[Task description]:
Output each line of the material exactly as it stands.

+++

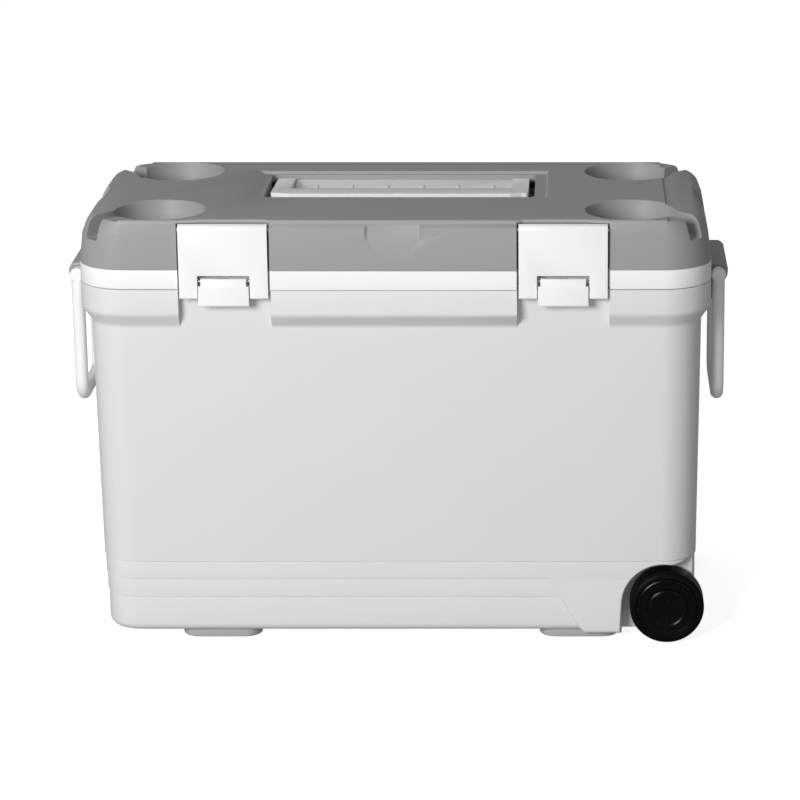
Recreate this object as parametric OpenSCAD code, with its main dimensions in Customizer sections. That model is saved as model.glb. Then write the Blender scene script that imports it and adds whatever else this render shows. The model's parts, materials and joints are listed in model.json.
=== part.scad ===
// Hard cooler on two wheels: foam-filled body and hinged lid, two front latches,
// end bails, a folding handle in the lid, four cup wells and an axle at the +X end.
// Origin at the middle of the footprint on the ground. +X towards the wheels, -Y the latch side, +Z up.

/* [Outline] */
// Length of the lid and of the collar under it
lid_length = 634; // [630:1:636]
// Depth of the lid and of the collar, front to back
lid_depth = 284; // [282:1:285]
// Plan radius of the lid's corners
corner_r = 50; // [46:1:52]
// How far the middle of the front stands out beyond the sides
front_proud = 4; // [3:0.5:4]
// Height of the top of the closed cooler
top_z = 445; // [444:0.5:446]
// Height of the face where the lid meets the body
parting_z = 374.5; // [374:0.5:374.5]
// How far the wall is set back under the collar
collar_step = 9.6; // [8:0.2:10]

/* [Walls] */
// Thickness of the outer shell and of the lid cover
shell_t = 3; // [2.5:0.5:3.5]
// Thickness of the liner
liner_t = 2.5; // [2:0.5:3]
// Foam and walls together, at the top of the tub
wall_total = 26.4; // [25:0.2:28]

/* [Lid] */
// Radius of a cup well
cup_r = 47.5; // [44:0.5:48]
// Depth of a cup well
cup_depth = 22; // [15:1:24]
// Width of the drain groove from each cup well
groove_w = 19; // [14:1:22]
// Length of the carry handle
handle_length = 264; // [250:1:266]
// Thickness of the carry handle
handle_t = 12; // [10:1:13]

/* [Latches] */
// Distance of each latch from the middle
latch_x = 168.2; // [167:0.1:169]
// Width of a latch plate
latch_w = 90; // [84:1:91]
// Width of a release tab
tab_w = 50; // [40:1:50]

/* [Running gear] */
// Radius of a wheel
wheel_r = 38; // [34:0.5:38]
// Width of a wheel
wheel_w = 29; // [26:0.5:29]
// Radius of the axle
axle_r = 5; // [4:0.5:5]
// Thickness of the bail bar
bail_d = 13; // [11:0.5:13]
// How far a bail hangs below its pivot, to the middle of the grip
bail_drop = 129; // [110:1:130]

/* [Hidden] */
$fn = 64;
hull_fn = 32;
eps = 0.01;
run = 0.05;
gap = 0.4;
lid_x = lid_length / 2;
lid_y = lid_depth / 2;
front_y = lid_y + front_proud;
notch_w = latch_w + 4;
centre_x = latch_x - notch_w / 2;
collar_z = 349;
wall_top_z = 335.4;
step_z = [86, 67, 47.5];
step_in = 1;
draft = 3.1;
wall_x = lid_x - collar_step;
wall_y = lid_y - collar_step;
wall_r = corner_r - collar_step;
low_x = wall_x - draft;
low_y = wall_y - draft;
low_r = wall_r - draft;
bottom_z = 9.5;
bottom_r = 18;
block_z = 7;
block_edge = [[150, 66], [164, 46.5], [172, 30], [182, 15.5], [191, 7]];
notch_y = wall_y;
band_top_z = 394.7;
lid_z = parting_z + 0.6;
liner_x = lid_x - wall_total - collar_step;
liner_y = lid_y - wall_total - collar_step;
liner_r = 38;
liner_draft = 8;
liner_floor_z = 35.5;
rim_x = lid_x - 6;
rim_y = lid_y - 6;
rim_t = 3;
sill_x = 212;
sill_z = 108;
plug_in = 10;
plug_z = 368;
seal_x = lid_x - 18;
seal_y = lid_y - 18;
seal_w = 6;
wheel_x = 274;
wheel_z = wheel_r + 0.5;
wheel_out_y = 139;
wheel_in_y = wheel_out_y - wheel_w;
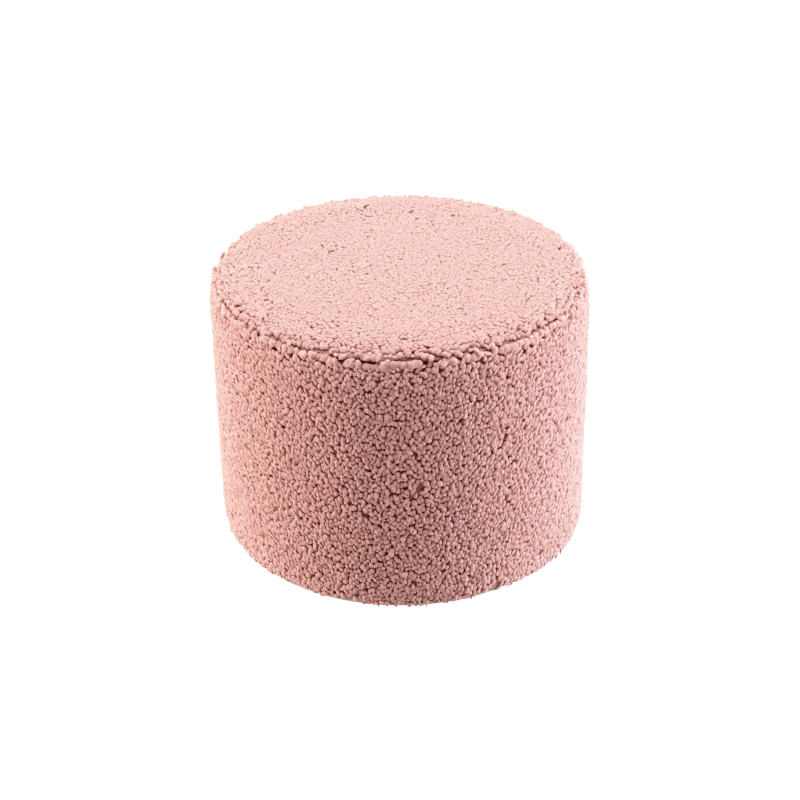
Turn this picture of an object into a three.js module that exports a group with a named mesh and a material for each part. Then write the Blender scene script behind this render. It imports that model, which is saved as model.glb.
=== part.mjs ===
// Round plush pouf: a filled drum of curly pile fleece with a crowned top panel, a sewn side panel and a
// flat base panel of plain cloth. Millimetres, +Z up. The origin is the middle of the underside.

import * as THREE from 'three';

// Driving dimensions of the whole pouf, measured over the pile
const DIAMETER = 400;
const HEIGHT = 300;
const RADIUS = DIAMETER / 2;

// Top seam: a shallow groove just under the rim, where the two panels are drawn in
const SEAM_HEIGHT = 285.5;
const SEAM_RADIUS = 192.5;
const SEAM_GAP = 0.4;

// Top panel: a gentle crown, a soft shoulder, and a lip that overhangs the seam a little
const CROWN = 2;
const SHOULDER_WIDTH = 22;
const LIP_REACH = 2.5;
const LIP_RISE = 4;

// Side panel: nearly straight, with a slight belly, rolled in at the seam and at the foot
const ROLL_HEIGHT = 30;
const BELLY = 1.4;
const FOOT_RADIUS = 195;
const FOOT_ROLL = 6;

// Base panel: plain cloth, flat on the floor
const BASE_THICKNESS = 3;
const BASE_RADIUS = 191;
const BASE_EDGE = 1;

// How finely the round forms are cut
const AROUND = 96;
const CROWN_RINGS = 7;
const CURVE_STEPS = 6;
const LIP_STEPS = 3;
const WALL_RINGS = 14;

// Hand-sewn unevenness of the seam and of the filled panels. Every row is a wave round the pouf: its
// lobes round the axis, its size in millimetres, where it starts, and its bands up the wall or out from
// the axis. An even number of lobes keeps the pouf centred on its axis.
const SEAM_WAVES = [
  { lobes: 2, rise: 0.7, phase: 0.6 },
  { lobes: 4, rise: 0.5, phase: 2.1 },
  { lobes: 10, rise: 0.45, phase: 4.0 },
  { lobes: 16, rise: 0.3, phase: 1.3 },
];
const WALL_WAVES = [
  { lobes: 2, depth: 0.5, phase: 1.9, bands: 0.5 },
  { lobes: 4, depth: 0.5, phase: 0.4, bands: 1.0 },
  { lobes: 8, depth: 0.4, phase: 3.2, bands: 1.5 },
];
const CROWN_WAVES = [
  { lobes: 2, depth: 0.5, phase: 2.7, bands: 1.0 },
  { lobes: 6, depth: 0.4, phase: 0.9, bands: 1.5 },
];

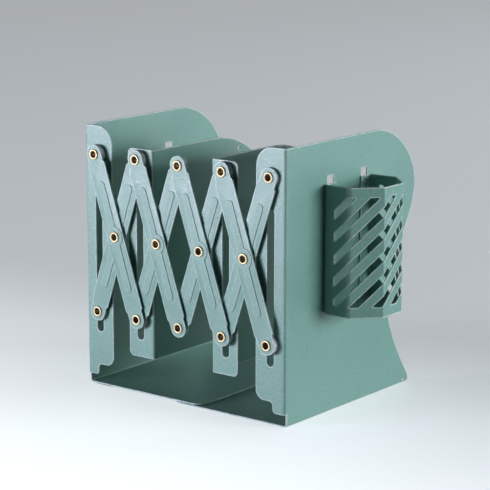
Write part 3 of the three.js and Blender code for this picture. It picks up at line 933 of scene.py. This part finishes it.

+++

[Solved problem]:
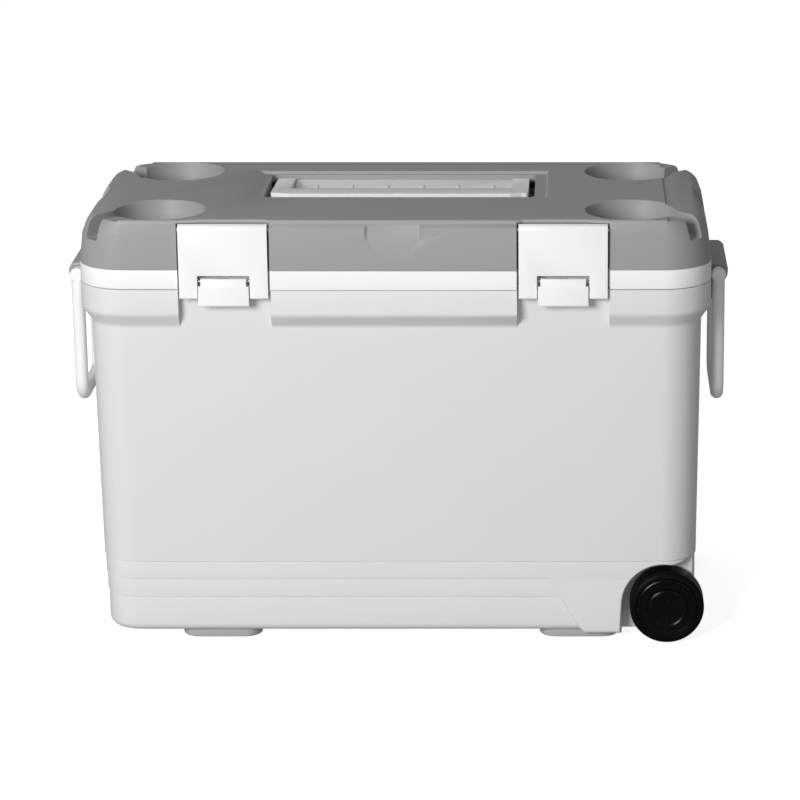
Recreate this object as parametric OpenSCAD code, with its main dimensions in Customizer sections. That model is saved as model.glb. Then write the Blender scene script that imports it and adds whatever else this render shows. The model's parts, materials and joints are listed in model.json.
=== part.scad ===
// Hard cooler on two wheels: foam-filled body and hinged lid, two front latches,
// end bails, a folding handle in the lid, four cup wells and an axle at the +X end.
// Origin at the middle of the footprint on the ground. +X towards the wheels, -Y the latch side, +Z up.

/* [Outline] */
// Length of the lid and of the collar under it
lid_length = 634; // [630:1:636]
// Depth of the lid and of the collar, front to back
lid_depth = 284; // [282:1:285]
// Plan radius of the lid's corners
corner_r = 50; // [46:1:52]
// How far the middle of the front stands out beyond the sides
front_proud = 4; // [3:0.5:4]
// Height of the top of the closed cooler
top_z = 445; // [444:0.5:446]
// Height of the face where the lid meets the body
parting_z = 374.5; // [374:0.5:374.5]
// How far the wall is set back under the collar
collar_step = 9.6; // [8:0.2:10]

/* [Walls] */
// Thickness of the outer shell and of the lid cover
shell_t = 3; // [2.5:0.5:3.5]
// Thickness of the liner
liner_t = 2.5; // [2:0.5:3]
// Foam and walls together, at the top of the tub
wall_total = 26.4; // [25:0.2:28]

/* [Lid] */
// Radius of a cup well
cup_r = 47.5; // [44:0.5:48]
// Depth of a cup well
cup_depth = 22; // [15:1:24]
// Width of the drain groove from each cup well
groove_w = 19; // [14:1:22]
// Length of the carry handle
handle_length = 264; // [250:1:266]
// Thickness of the carry handle
handle_t = 12; // [10:1:13]

/* [Latches] */
// Distance of each latch from the middle
latch_x = 168.2; // [167:0.1:169]
// Width of a latch plate
latch_w = 90; // [84:1:91]
// Width of a release tab
tab_w = 50; // [40:1:50]

/* [Running gear] */
// Radius of a wheel
wheel_r = 38; // [34:0.5:38]
// Width of a wheel
wheel_w = 29; // [26:0.5:29]
// Radius of the axle
axle_r = 5; // [4:0.5:5]
// Thickness of the bail bar
bail_d = 13; // [11:0.5:13]
// How far a bail hangs below its pivot, to the middle of the grip
bail_drop = 129; // [110:1:130]

/* [Hidden] */
$fn = 64;
hull_fn = 32;
eps = 0.01;
run = 0.05;
gap = 0.4;
lid_x = lid_length / 2;
lid_y = lid_depth / 2;
front_y = lid_y + front_proud;
notch_w = latch_w + 4;
centre_x = latch_x - notch_w / 2;
collar_z = 349;
wall_top_z = 335.4;
step_z = [86, 67, 47.5];
step_in = 1;
draft = 3.1;
wall_x = lid_x - collar_step;
wall_y = lid_y - collar_step;
wall_r = corner_r - collar_step;
low_x = wall_x - draft;
low_y = wall_y - draft;
low_r = wall_r - draft;
bottom_z = 9.5;
bottom_r = 18;
block_z = 7;
block_edge = [[150, 66], [164, 46.5], [172, 30], [182, 15.5], [191, 7]];
notch_y = wall_y;
band_top_z = 394.7;
lid_z = parting_z + 0.6;
liner_x = lid_x - wall_total - collar_step;
liner_y = lid_y - wall_total - collar_step;
liner_r = 38;
liner_draft = 8;
liner_floor_z = 35.5;
rim_x = lid_x - 6;
rim_y = lid_y - 6;
rim_t = 3;
sill_x = 212;
sill_z = 108;
plug_in = 10;
plug_z = 368;
seal_x = lid_x - 18;
seal_y = lid_y - 18;
seal_w = 6;
wheel_x = 274;
wheel_z = wheel_r + 0.5;
wheel_out_y = 139;
wheel_in_y = wheel_out_y - wheel_w;
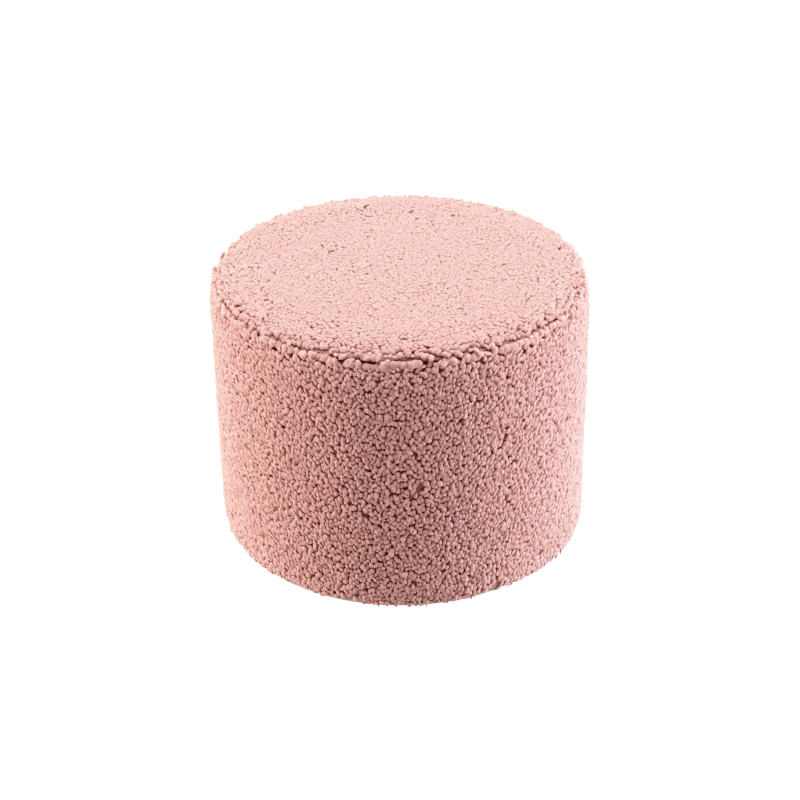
Turn this picture of an object into a three.js module that exports a group with a named mesh and a material for each part. Then write the Blender scene script behind this render. It imports that model, which is saved as model.glb.
=== part.mjs ===
// Round plush pouf: a filled drum of curly pile fleece with a crowned top panel, a sewn side panel and a
// flat base panel of plain cloth. Millimetres, +Z up. The origin is the middle of the underside.

import * as THREE from 'three';

// Driving dimensions of the whole pouf, measured over the pile
const DIAMETER = 400;
const HEIGHT = 300;
const RADIUS = DIAMETER / 2;

// Top seam: a shallow groove just under the rim, where the two panels are drawn in
const SEAM_HEIGHT = 285.5;
const SEAM_RADIUS = 192.5;
const SEAM_GAP = 0.4;

// Top panel: a gentle crown, a soft shoulder, and a lip that overhangs the seam a little
const CROWN = 2;
const SHOULDER_WIDTH = 22;
const LIP_REACH = 2.5;
const LIP_RISE = 4;

// Side panel: nearly straight, with a slight belly, rolled in at the seam and at the foot
const ROLL_HEIGHT = 30;
const BELLY = 1.4;
const FOOT_RADIUS = 195;
const FOOT_ROLL = 6;

// Base panel: plain cloth, flat on the floor
const BASE_THICKNESS = 3;
const BASE_RADIUS = 191;
const BASE_EDGE = 1;

// How finely the round forms are cut
const AROUND = 96;
const CROWN_RINGS = 7;
const CURVE_STEPS = 6;
const LIP_STEPS = 3;
const WALL_RINGS = 14;

// Hand-sewn unevenness of the seam and of the filled panels. Every row is a wave round the pouf: its
// lobes round the axis, its size in millimetres, where it starts, and its bands up the wall or out from
// the axis. An even number of lobes keeps the pouf centred on its axis.
const SEAM_WAVES = [
  { lobes: 2, rise: 0.7, phase: 0.6 },
  { lobes: 4, rise: 0.5, phase: 2.1 },
  { lobes: 10, rise: 0.45, phase: 4.0 },
  { lobes: 16, rise: 0.3, phase: 1.3 },
];
const WALL_WAVES = [
  { lobes: 2, depth: 0.5, phase: 1.9, bands: 0.5 },
  { lobes: 4, depth: 0.5, phase: 0.4, bands: 1.0 },
  { lobes: 8, depth: 0.4, phase: 3.2, bands: 1.5 },
];
const CROWN_WAVES = [
  { lobes: 2, depth: 0.5, phase: 2.7, bands: 1.0 },
  { lobes: 6, depth: 0.4, phase: 0.9, bands: 1.5 },
];

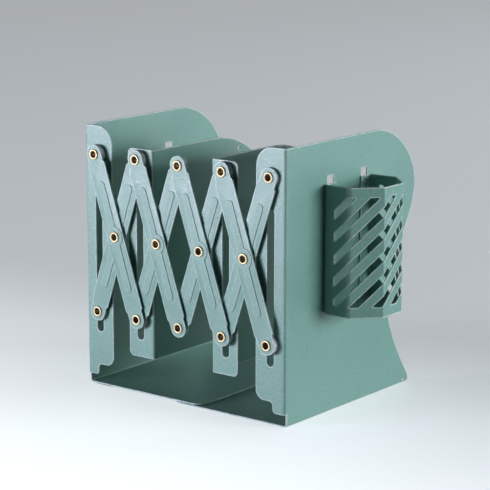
Write part 3 of the three.js and Blender code for this picture. It picks up at line 933 of scene.py. This part finishes it.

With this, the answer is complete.